Turbulence and Mixing Statistics and Dynamics in the Southeastern Beaufort Sea
Turbulence and Mixing Statistics and Dynamics in the Southeastern Beaufort Sea
Abstract:
Characterizing ocean mixing is made challenging by the patchy and episodic nature of ocean turbulence and a scarcity of direct measurements, especially in the Arctic Ocean. Here we present over 20,000 observations of the turbulent dissipation rate, ε, alongside corresponding mixing rate estimates, derived from near-continuous shear and temperature microstructure measurements collected from a glider over 11 days in the southeastern Beaufort Sea. Our observations reveal a high degree of variability in turbulent rates, with a relatively small number of strongly turbulent events that exist within an otherwise weakly- or non-turbulent background field.
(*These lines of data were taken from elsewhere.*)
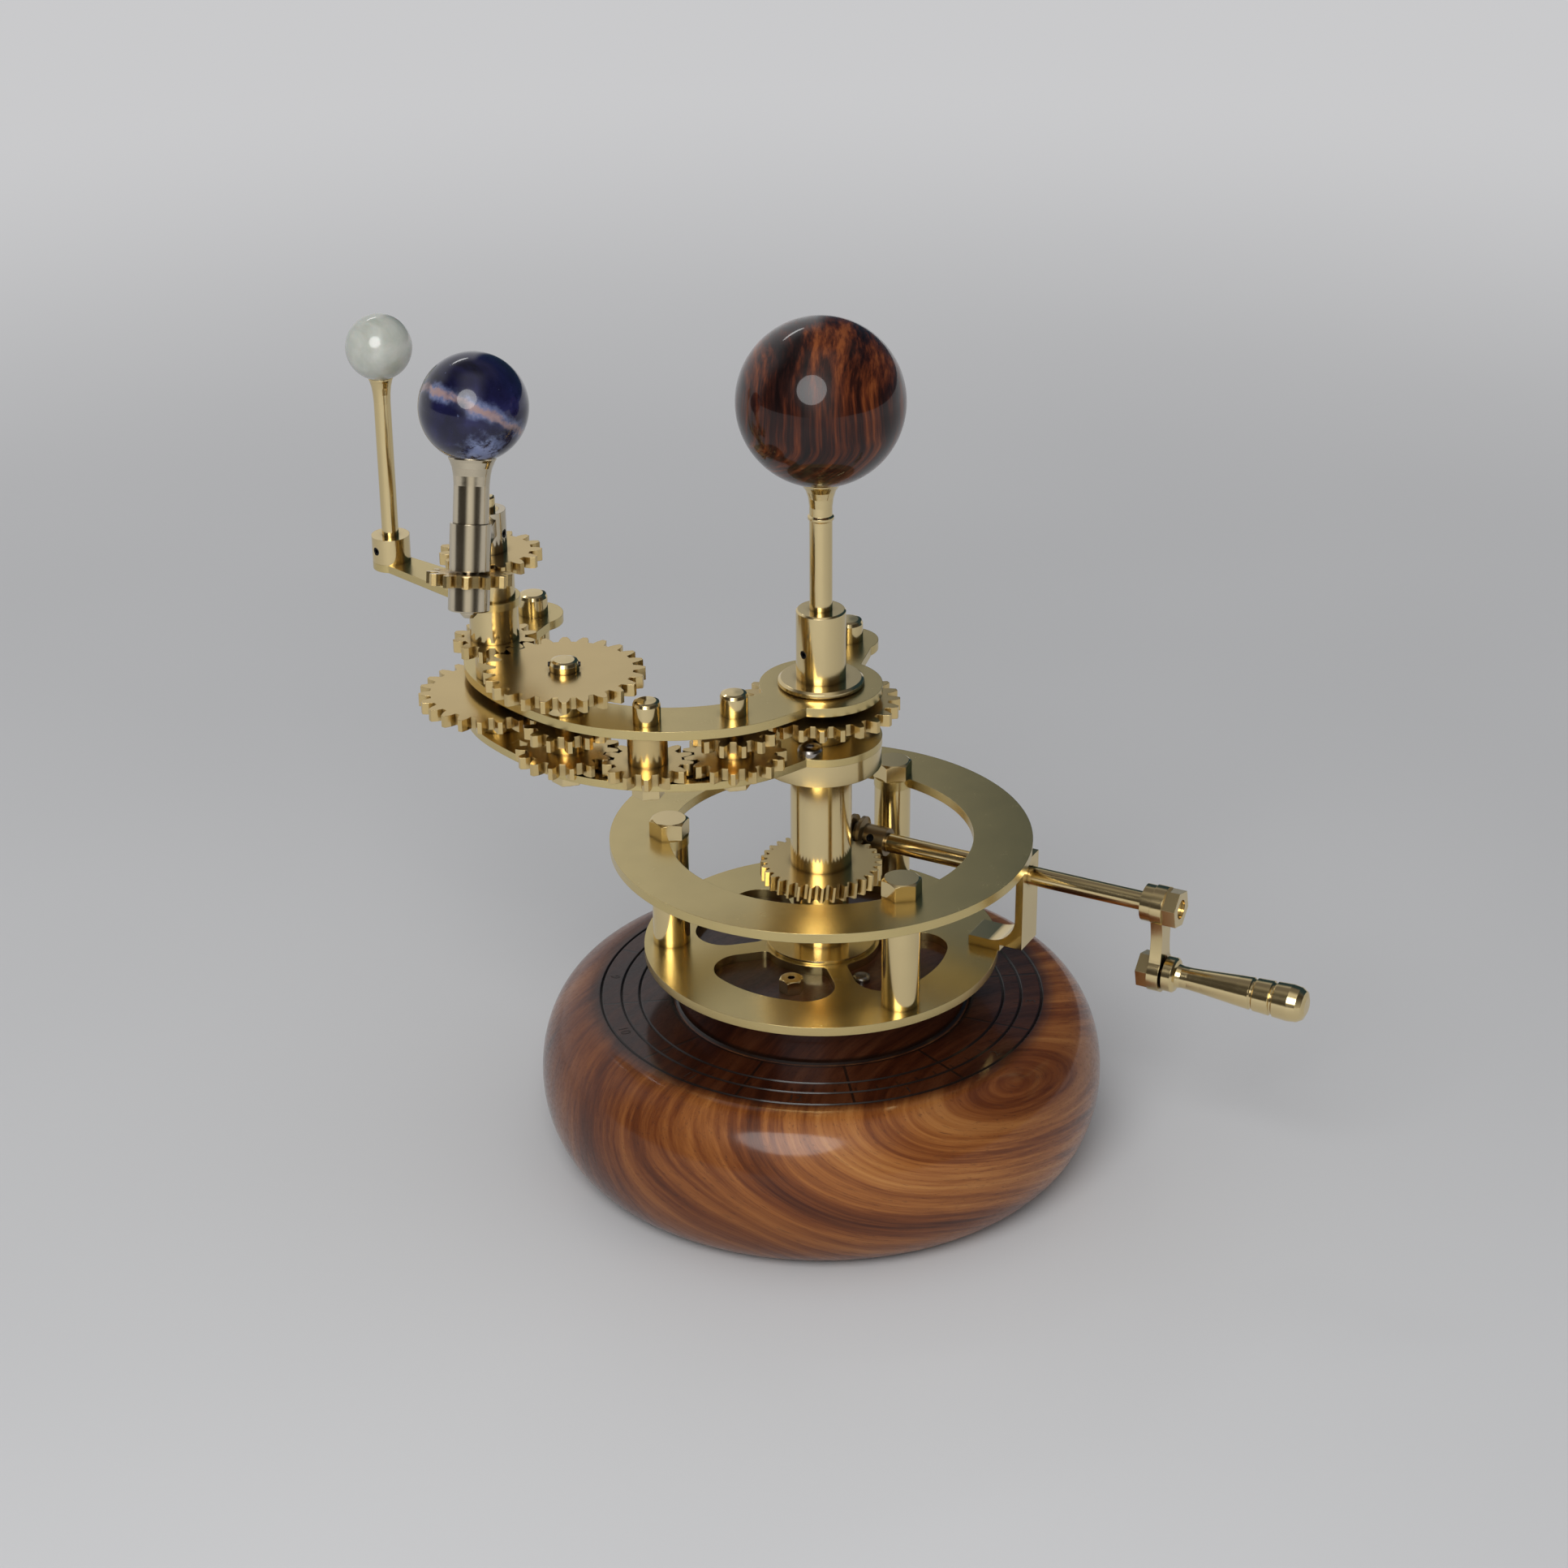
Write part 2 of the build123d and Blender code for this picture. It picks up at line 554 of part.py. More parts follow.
worm_wheel = loft([wheel_face(WHEEL_BOTTOM), wheel_face(WHEEL_TOP)], ruled=True)
worm_wheel -= disc(COLUMN_SPIGOT_RADIUS + FIT, WHEEL_BOTTOM - 1, WHEEL_TOP + 1)
save("worm_wheel", worm_wheel)

arm_screw_places = [polar(FLANGE_RADIUS - ARM_SCREW_INSET, azimuth) for azimuth in ARM_SCREW_AZIMUTHS]
column_flange = tube(FLANGE_RADIUS, COLUMN_SPIGOT_RADIUS + FIT, FLANGE_BOTTOM, ARM_BOTTOM)
for place in arm_screw_places:
    column_flange -= disc(ARM_SCREW_SHANK + FIT, ARM_BOTTOM - ARM_SCREW_DEPTH - 0.2, ARM_BOTTOM + 1, place)
save("column_flange", column_flange)


# Smooth curve through the given points, and the line that runs beside it
def smooth_line(points, steps):
    before_first = (2 * points[0][0] - points[1][0], 2 * points[0][1] - points[1][1])
    after_last = (2 * points[-1][0] - points[-2][0], 2 * points[-1][1] - points[-2][1])
    ends = [before_first, *points, after_last]
    line = []
    for index in range(1, len(ends) - 2):
        a, b, c, d = ends[index - 1:index + 3]
        for step in range(steps):
            t = step / steps
            weights = (
                -t ** 3 + 2 * t ** 2 - t,
                3 * t ** 3 - 5 * t ** 2 + 2,
                -3 * t ** 3 + 4 * t ** 2 + t,
                t ** 3 - t ** 2,
            )
            line.append(tuple(sum(w * p[k] for w, p in zip(weights, (a, b, c, d))) / 2 for k in (0, 1)))
    return line + [points[-1]]


def beside(line, distance):
    side = []
    for index, point in enumerate(line):
        before = line[max(index - 1, 0)]
        after = line[min(index + 1, len(line) - 1)]
        dx, dy = after[0] - before[0], after[1] - before[1]
        length = math.hypot(dx, dy)
        side.append((point[0] - dy / length * distance, point[1] + dx / length * distance))
    return side


# Outline shared by both arm plates: hub disc, curved band over the gear arbors and two round lobes
def arm_outline():
    line = smooth_line([
        shifted(PIN_1, (16.8, 11.2)),
        shifted(PIN_1, (0.5, -0.6)),
        shifted(PIN_2, (0.4, 1.2)),
        shifted(PIN_3, (0.6, 0.7)),
        shifted(STATION, (0.7, 0.7)),
        shifted(POST_2, (-7.9, -19.5)),
        shifted(POST_2, (-0.5, -0.2)),
    ], 3)
    left = beside(line, -ARM_HALF_WIDTH)
    right = beside(line, ARM_HALF_WIDTH)
    band = make_face(Spline(*left) + Line(left[-1], right[-1]) + Spline(*right) + Line(right[0], left[0]))
    face = band + Circle(ARM_HUB_RADIUS) + Pos(*POST_2) * Circle(POST_LOBE_RADIUS)
    reach = math.hypot(*POST_1)
    azimuth = math.degrees(math.atan2(POST_1[1], POST_1[0]))
    neck = Rot(0, 0, azimuth) * Pos(reach / 2, 0) * Rectangle(reach, 2 * POST_LOBE_RADIUS - 1.6)
    return face + neck + Pos(*POST_1) * Circle(POST_LOBE_RADIUS)


# Holes of one arm plate, given as radius and places
def drilled(plate, low, high, holes):
    for radius, places in holes:
        for place in places:
            plate -= disc(radius, low - 1, high + 1, place)
    return plate


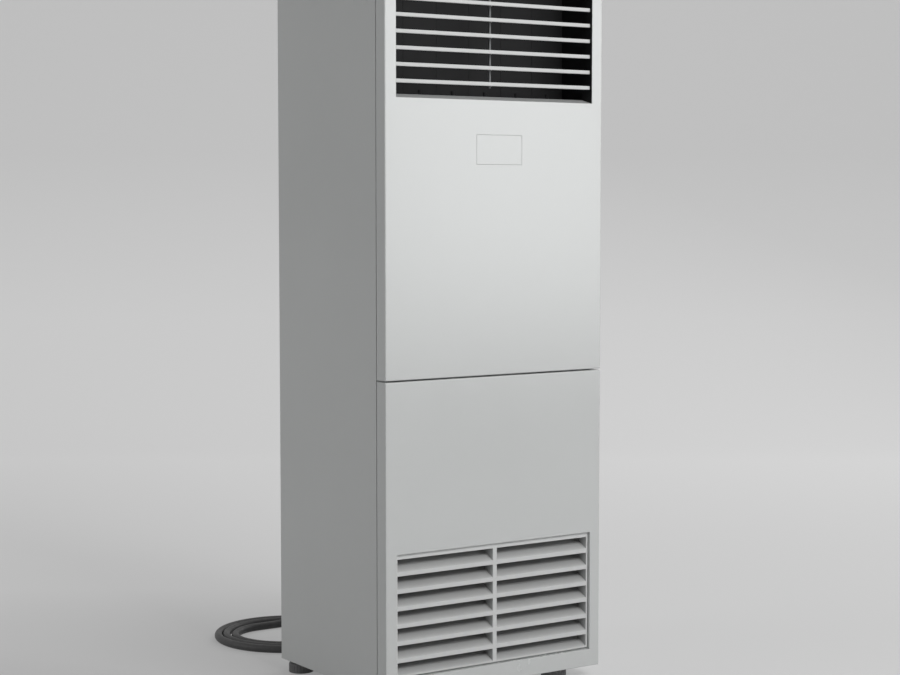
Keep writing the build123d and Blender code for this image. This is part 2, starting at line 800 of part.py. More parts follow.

In 21% of the data, ε is below the detectable level of 10-12 Wkg-1 for temperature microstructure; in the remainder of the data, ε varies over five orders of magnitude. Generally weak turbulence combines with strong stratification to imply that mixing dynamics are frequently dominated by buoyancy effects: buoyancy Reynolds number estimates suggest that characterizing the mixing rate as turbulent is appropriate for only ~7% of the data. These turbulent diffusivity estimates however make a disproportionate contribution to mixing overall: they increase the (arithmetic) mean diapycnal mixing rate by three orders of magnitude over the molecular diffusivity of salt, and they may be as large as O(10-5) m2s-1 locally. Our observations reveal variability on all resolved scales, however below 100 m depth turbulence appears modulated most strongly by tidal forcing. Overall, our study serves to demonstrate the importance of having numerous observations to accurately characterize the nature of turbulence and mixing in the region.